Os anos 1970 foram
muito benéficos para Carlos Hugo Christensen. Bem estabelecido no Rio
de Janeiro, o cineasta argentino pode expandir seu repertório de
histórias para além da comédia e do drama, gêneros aos quais,
principalmente, se reportava em sua carreira brasileira. Sempre com
bastante notabilidade, passou pelo horror, pelo faroeste, pelo suspense,
pelo policial e até pela comédia maliciosa. Em A Intrusa, seu filme
derradeiro no Brasil e talvez o mais lembrado,
Christensen apostou no drama de época, a partir do conto La Intrusa, do
também argentino Jorge Luis Borges.
Premiado em Gramado, em 1980, como melhor diretor, ator (José de Abreu) e
fotografia (Antônio Gonçalves), A Intrusa mostra também que mesmo
fugido de sua terra natal e radicado num lugar que amava, a Argentina
nunca saiu de Christensen. Além de Borges e do
portunhol falado em vários momentos do filme, o longa traz também a
trilha musical original de Astor Piazzolla, com seus belíssimos tangos.

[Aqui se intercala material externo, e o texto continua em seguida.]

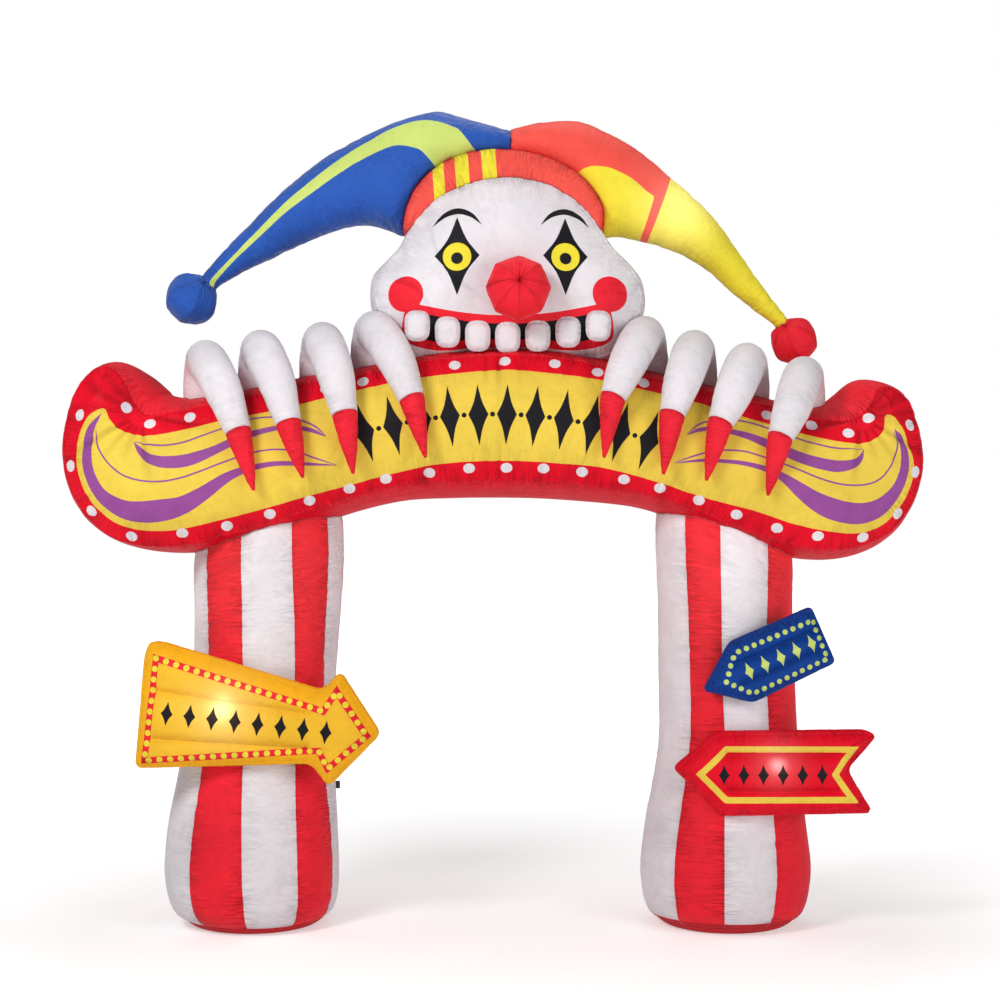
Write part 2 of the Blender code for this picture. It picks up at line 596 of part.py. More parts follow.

Talvez tenha sido isso que o impulsionou a voltar ao país de origem para
realizar ¿Somos? (1982).
Situado em Uruguaiana, na fronteira entre Brasil e Argentina, em 1897,
nos pampas gaúchos, A Intrusa acompanha os irmãos Nilsen, Cristiano
(José de Abreu) e Eduardo (Arlindo Barreto), muito unidos e temidos na
região. Entre a prestação de serviços com gado
e couro e as apostas com galos de briga e corridas de cavalos, os
Nilsen tocam a vida no vilarejo entre o prostíbulo, o bar e a casa,
abusando da fama que mantêm. Tudo vai muito bem até Cristiano levar para
casa Juliana (Maria Zilda), uma espécie de escrava
do lar, que deve realizar os serviços domésticos e satisfazê-lo na
cama.
Juliana, a intrusa do título, é o ponto de transformação da história. A
relação dela com Cristiano causa enorme ciúme em Eduardo, que teme
perder seu irmão, ao mesmo tempo que emula um desejo pela moça.
Christensen, com sua habitual presteza e habilidade cênica,
parece pouco interessado em Juliana como femme fatale, aquela que
destrói lares. O que importa em A Intrusa é o retrato de uma sociedade
machista e misógina, baseada praticamente na figura do homem como ser
superior. As mulheres de Uruguaiana são prostitutas
ou servas, mal cabendo ali o papel de esposa ou filha.
Dentro dessa lógica da exaltação da figura do homem, como ser bravo e
leal, a admiração só existe de um homem para outro, já que a mulher, sem
voz, é vista como objeto. Juliana funciona como catalisador da relação
entre Cristiano e Eduardo. A começar por ela
ser uma estranha dentro da casa, espaço tido como sagrado para os
irmãos, onde ninguém, além deles, deve adentrar, e onde eles se revelam.
O fato de ela estar na casa evidencia o ciúme em Eduardo, por julgar
perder seu parceiro. Numa atitude infantil, o rapaz
resolve dar o troco. Primeiro, busca provocar ciúme e chamar a atenção
de seu irmão –entrando em apostas que sabe que perderá, trazendo outra
mulher para casa–, sem o efeito esperado. Depois, toma Juliana em seus
braços como forma de entender e de ter o irmão.
Juliana é o duplo na relação. Uma vez que Cristiano descobre o
envolvimento de ambos e percebe o desarranjo que a mulher causa na vida
deles, os irmãos decidem vendê-la para o prostíbulo. Isso a torna apenas
mais atraente e passam a mentir um para o outro
apenas para tê-la.
Com a volta de Juliana à casa, o relacionamento dos dois enfim se
estreita. A cumplicidade entre ambos que se revela um amor latente é
enfim consumada, no que talvez seja a mais bela cena do filme. Juntos
decidem possuir Juliana, que deixa de ser um duplo e
passa a ser apenas uma engrenagem facilitadora. Ela, ali, permite, numa
sociedade machista, que dois homens, irmãos, dividam a cama, numa noite
de luxúria e prazer. De maneira sutil e elegante, como era de seu
feitio, Christensen, que quase sempre mostra em
seus filmes sugestões de homoafetividade, apresenta a latente relação
incestuosa e homossexual entre Cristiano e Eduardo, que parecem, enfim,
perceber e dimensionar o afeto entre eles.